One thing I've realized and Redeeming Love has helped me to see this, is that God has called me to Texas and He has prepared me for my circumstances. In high school, I was one of the only girl seniors at my school  to follow Christ and at my school my community consisted of my YL leader and the other senior guys, which wasn't exactly the type of community i needed. However, I did have Miranda and caitlin who went to the other two high schools so I am thankful for that. Any ways back to the point, God has prepared me for the lack of community here in Denton by my lack of community in high school. This was really hard for me to accept because nothing did I want more was to finally have a community to lean on and be with. I've realized now that I've been so obsessed with having people pour into me that I have become selfish and have forgotten about those who need to be loved and poured into.

My passion is blooming and I can feel God working in my heart and finally giving me peace about being here. The weekends are the hardest part for me about being here. I know that this is where I am supposed to be, while that could change I know that this is will make me stronger for my future. Weekends have become harder and harder and I've been trying to control my excitement that Thanksgiving is only two weekends away. Is it bad that I get this excited about going home? I miss my bed, I miss my dogs, I miss my parents food, I miss being lazy, I miss Justin, I miss katie, I miss miranda, I miss Young Life, I miss Hickory, I miss all my babies at Hickory.
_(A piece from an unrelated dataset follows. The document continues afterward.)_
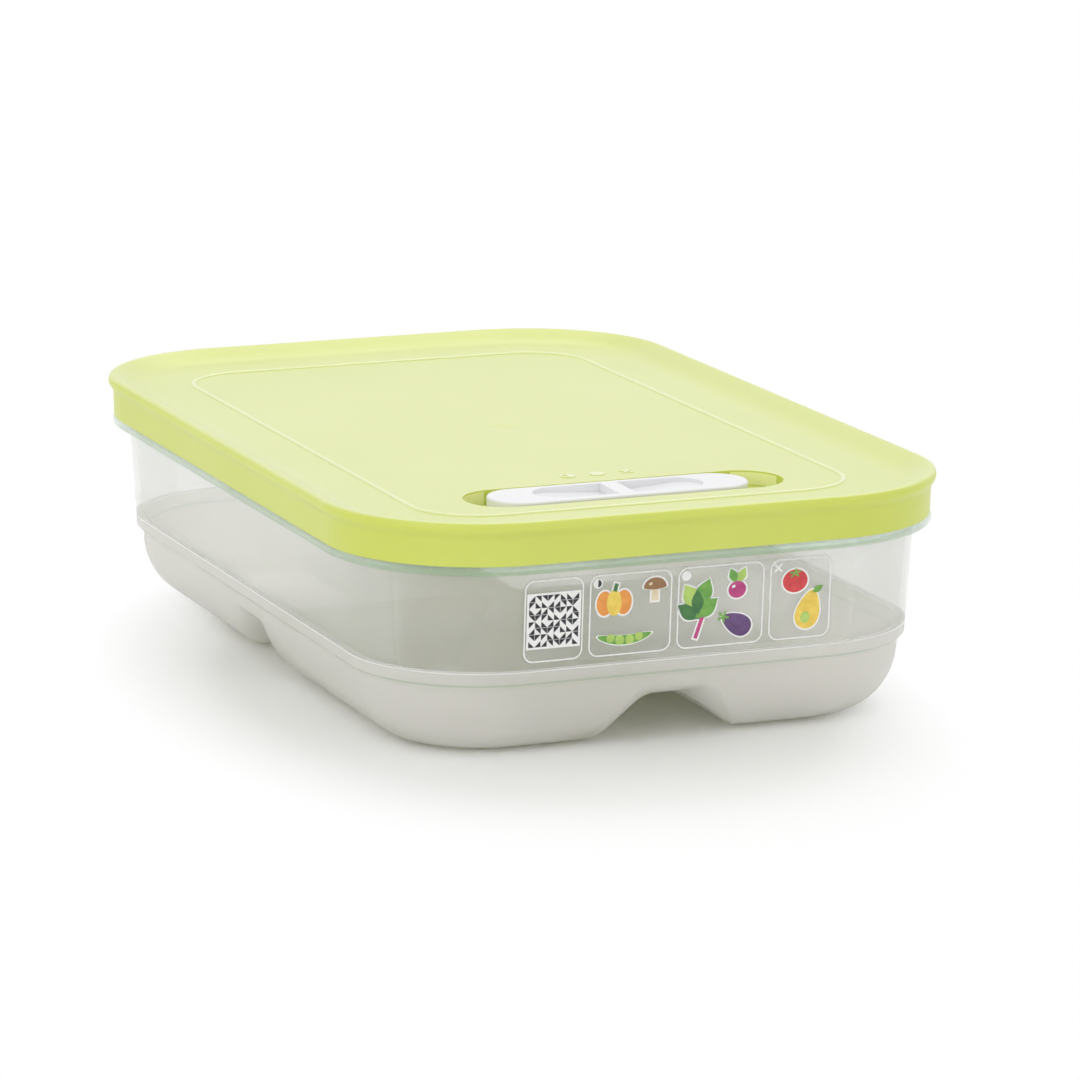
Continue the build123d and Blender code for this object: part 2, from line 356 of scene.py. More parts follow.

Words cannot explain the joy that fills my heart when I think about going home. I can tell you right now there will be alot of crying that weekend but certainly tears of joy and not sorrow.

Please be praying, that I stay in the present that my heart would continue to reach out to girls here. Some of my sorority sisters have shown interest in Young Life. I also have been praying about a way to lead or where to lead. Pray for patience, and for peace and comfort. Pray that I would continue to lean on God for strength. Also pray that I continue to trust God with everything in my life right now.